To that end, some investors are insisting on including in their LP agreements opt-out clauses from deals that do not meet their ESG requirements, noted sources. Such 'unbundling' – as one investor called it – can be a headache particularly for fund-of-fund managers that fail to retain LPs' confidence in the thoroughness of their due-diligence process.

Indeed, even PE firms and FoF managers that are on board with ESG-focused investing are often not keen on such opt-out requests from LPs, as they impose more constraints and make due-diligence more difficult.

Yet ultimately, greater transparency seems inevitable, given reports this year that some PE firms have been systematically overcharging clients and regulatory pressure for GPs to improve their practices in areas such as corporate governance.

Investee companies certainly seem to be responding to such trends.

“For the longest time it was compliance, compliance, compliance,” said Jamie Allen, secretary general of the Asian Corporate Governance Association (ACGA). “Companies are starting to approach CG less from a compliance mentality.” Put another way, companies are increasingly doing more than the bare minimum required for CG compliance purposes. 

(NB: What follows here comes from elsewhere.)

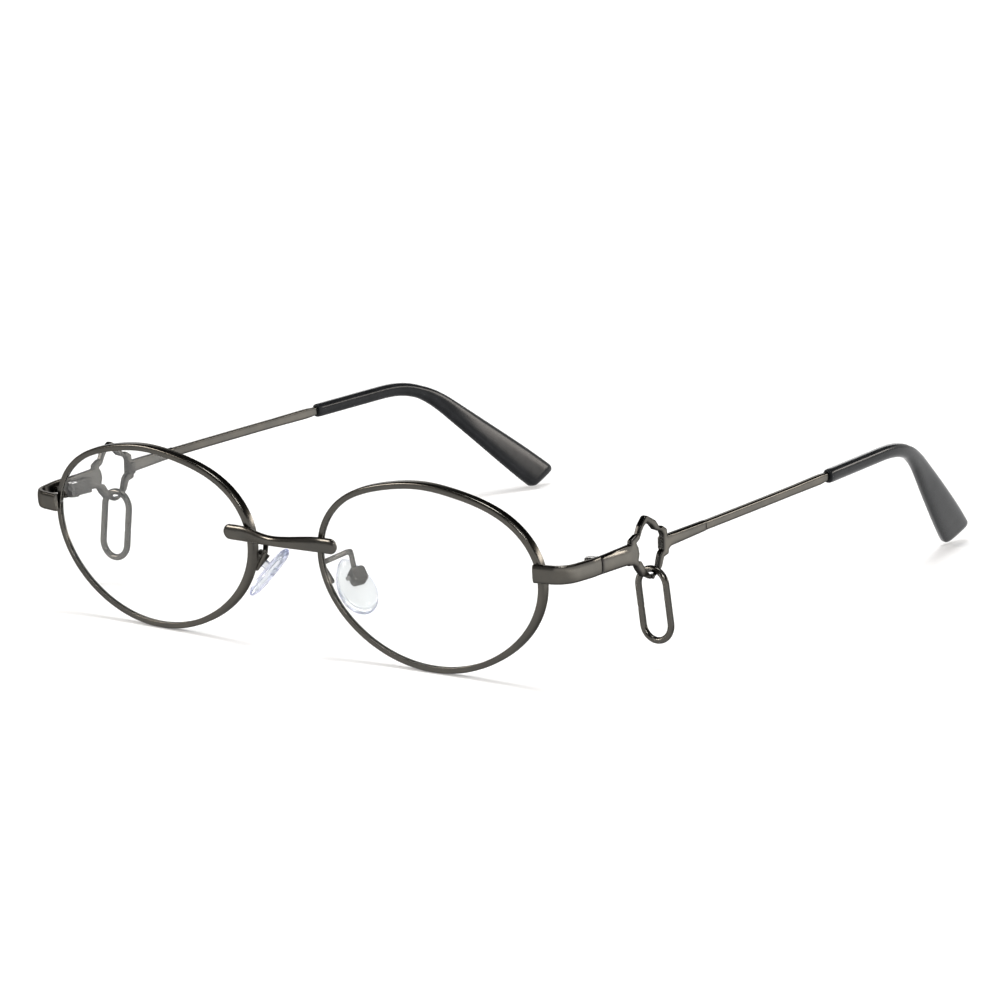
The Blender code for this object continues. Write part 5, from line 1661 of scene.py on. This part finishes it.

A good thing too, since, as Brown noted, “most complex ESG issues don’t fit neatly into a compliance” framework.

Indeed, corporate buyers may be willing to pay more for assets with relatively strong green credentials. Some are aware that one way to negotiate a lower price at the final stage of acquisition talks, said Brown, is to “bring in their ESG compliance people” to assess their practices in this area.